Section 1981 race claim supported by direct evidence. That same reasoning allowed the applicant to proceed under Section 1981, which is governed by the same evidentiary framework as Title VII. And although the court found one statement the applicant offered to be inadmissible hearsay (it was based on the head coach’s deposition testimony that another coach had told him the president said he would not hire the applicant because of his Jewish descent), another statement was admissible. That conversation, as recounted by the head coach, was between him and the president, during which the president allegedly referred to the applicant as “the young Jewish man” who was “not the best for the [college].” Although the president denied the statement in his deposition, the coach’s deposition confirmed his memorialization of the statement in a “post interview report” that the head coach had created.

Not a stray remark. In the court’s view, this was not a stray remark, given that it related to race, it was given by the president, who had ultimate hiring authority, and was made at the time of the decision not to hire the applicant and specifically referred to the decision not to hire him.

Burden of proof. Because the statement was direct evidence of racial animus, the college had the burden of proof to show by a preponderance of the evidence that it would have made the same no-hire decision absent the discrimination. However, here the college and its president only proffered a legitimate nondiscriminatory reason under the burden-shifting framework (that the applicant had not articulated “a vibrant faith in Christ” and had failed to complete the employment application); they did not provide the court with evidence to support their decision, and thus the court would not grant summary judgment in their favor.

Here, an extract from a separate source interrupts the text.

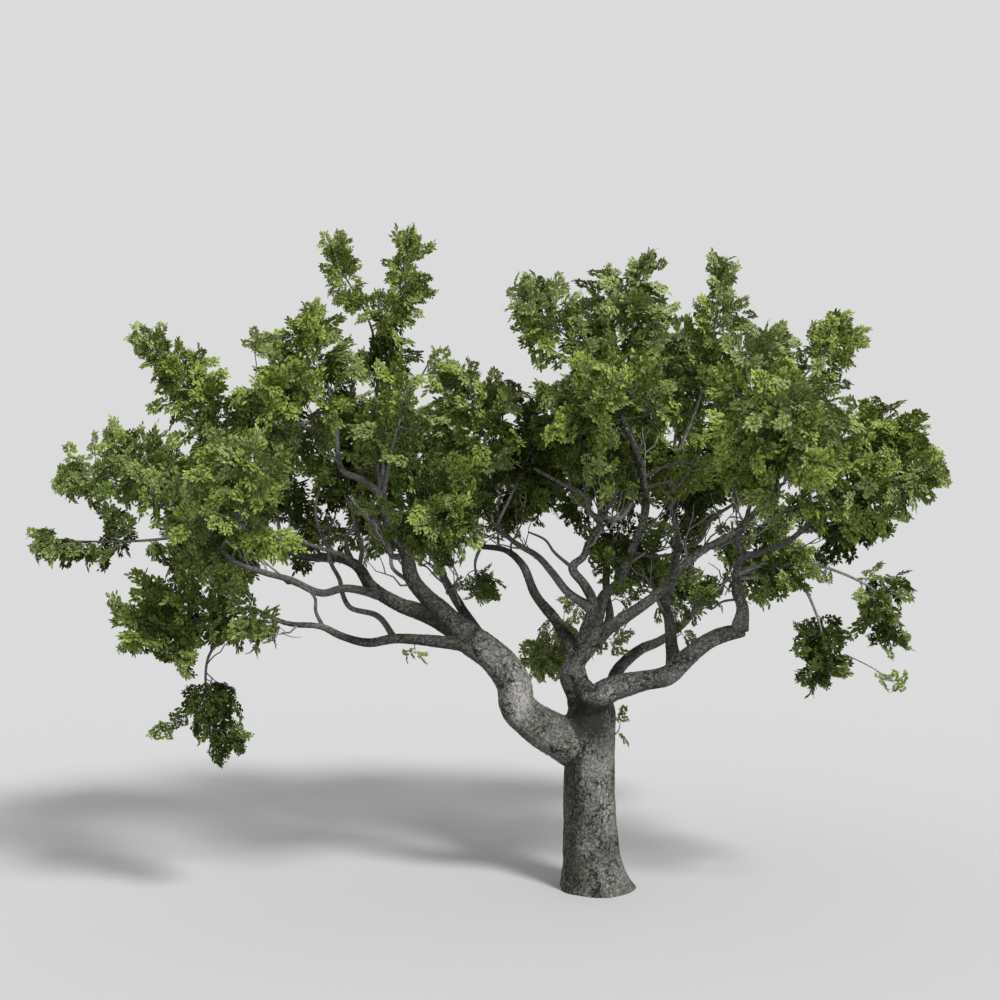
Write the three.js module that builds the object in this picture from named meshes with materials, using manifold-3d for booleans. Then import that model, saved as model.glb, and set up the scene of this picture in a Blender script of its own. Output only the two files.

Religious exemption. As to the college’s argument that the applicant’s claims violated the religious exemption to Title VII and the First Amendment’s free exercise and establishment clauses, the court disagreed. First, the religious exemption “is aimed at religious based employment discrimination, not race,” reasoned the court, and the applicant did not claim religious discrimination: Both parties agreed he is a practicing Baptist. Second, the only evidence of an employment requirement of the coaching position possibly ministerial in nature was the “ability to articulate a vibrant faith in Christ”—and without more, the court did not find it a ministerial position.